# Emulsion Curing



## Rdevine16 (Feb 23, 2018)

Hi forum. I am currently using RPX Dual core emulsion on a 156 mesh screen. After 24 hrs of drying I place the transparency film on the back of the screen with a foam pad under the screen creating a positive contact with the image and the glass sheet on the top layer. I have a 500 watt work light (glass removed from light) that sits 12 in above the glass. The exposure is on for 20 minutes. When I was it out I notice that the emulsion has a slight slime feeling to it. I would think after 20 minutes I would at least be over exposed. 

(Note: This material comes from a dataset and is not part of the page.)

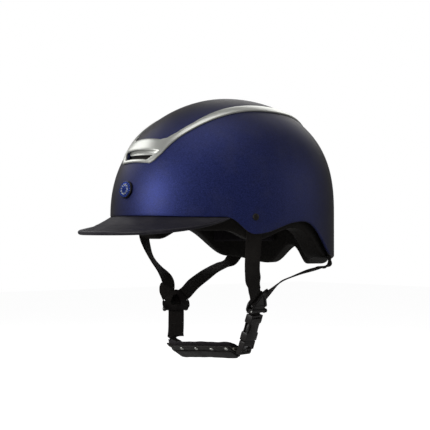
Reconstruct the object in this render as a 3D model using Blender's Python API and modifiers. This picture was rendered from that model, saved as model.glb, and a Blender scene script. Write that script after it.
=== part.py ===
"""Equestrian riding helmet with a ventilated shell, peak, liner and a four-point harness.

Metres, +Z up. The peak points to -Y and the wearer's left is +X. The origin lies on the
crown's vertical axis, level with the line where the peak meets the shell.
"""

import math

import bmesh
import bpy
from mathutils import Matrix, Vector

MM = 0.001
GAP = 0.3 * MM  # running gap between neighbouring pieces

# Shell: half width, reach to the front and to the rear, and crown height above the origin
HALF_WIDTH = 109.3 * MM
FRONT_REACH = 149.0 * MM
REAR_REACH = 127.5 * MM
CROWN_HEIGHT = 137.7 * MM
REAR_SQUARENESS = 2.34  # exponent of the rear plan curve; 2 is an ellipse
PROFILE_FRONT = (2.19, 1.88)  # exponents of the upright profile, front and rear
PROFILE_REAR = (2.74, 1.99)

# Rim heights in mm at angles from the front in degrees
SHELL_RIM = ((0, 0), (57.5, -1.5), (71, -20), (96, -6), (127, -45), (160, -51), (180, -30))
FOAM_RIM = ((0, -14), (57, -16), (72, -26.5), (93, -13.5), (125, -48), (160, -56), (180, -34))

# Layers, as insets from the shell's outer surface
SHELL_WALL = 3.0 * MM
FOAM_OUTER = 6.4 * MM
FOAM_INNER = 27.0 * MM
PAD_OUTER = 29.3 * MM
PAD_INNER = 35.5 * MM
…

Just wondering if I’m missing something.


----------



## PatWibble (Mar 7, 2014)

Rdevine16 said:


> Hi forum. I am currently using RPX Dual core emulsion on a 156 mesh screen. After 24 hrs of drying I place the transparency film on the back of the screen with a foam pad under the screen creating a positive contact with the image and the glass sheet on the top layer. I have a 500 watt work light (glass removed from light) that sits 12 in above the glass. The exposure is on for 20 minutes. When I was it out I notice that the emulsion has a slight slime feeling to it. I would think after 20 minutes I would at least be over exposed.
> 
> Just wondering if I’m missing something.



Slime means it is under exposed (assuming that it was properly dry to start).

Check your bulb. Newer work lights tend to come with a bulb that only emits light at 2700 -2800k ( kelvin). These give off very little UV light. Search online for a bulb that emits light at 3200k, which is about as high as halogen bulbs go ( you might get lucky and find one at 3300 or 3400k). There will be much more UV light, meaning a better or faster exposure.

For the cost why not consider upgrading to a 1000w worklight?


----------



## NoXid (Apr 4, 2011)

Do a step wedge test to determine proper time. Also, do not go thicker on the emulsion than needed, as it will not dry or expose right. How green is your glass sheet when looked at on edge? Low iron glass would block less UV than normal glass and not look as green.


----------



## Ripcord (Sep 2, 2006)

Best advice for exposure is to hit it hard. Overexposure will generally result in fewer problems than underexposure. Of course if you go overboard you can make the screen impossible to rinse, but it takes a lot to go that far.


----------



## Rdevine16 (Feb 23, 2018)

So I talked to the company I got the emulsion from and they said I might have a bad batch of emulsion. They sent me a new one and followed the same process as I did before and the print came out perfect. 

Watch out for bad emulsion.


----------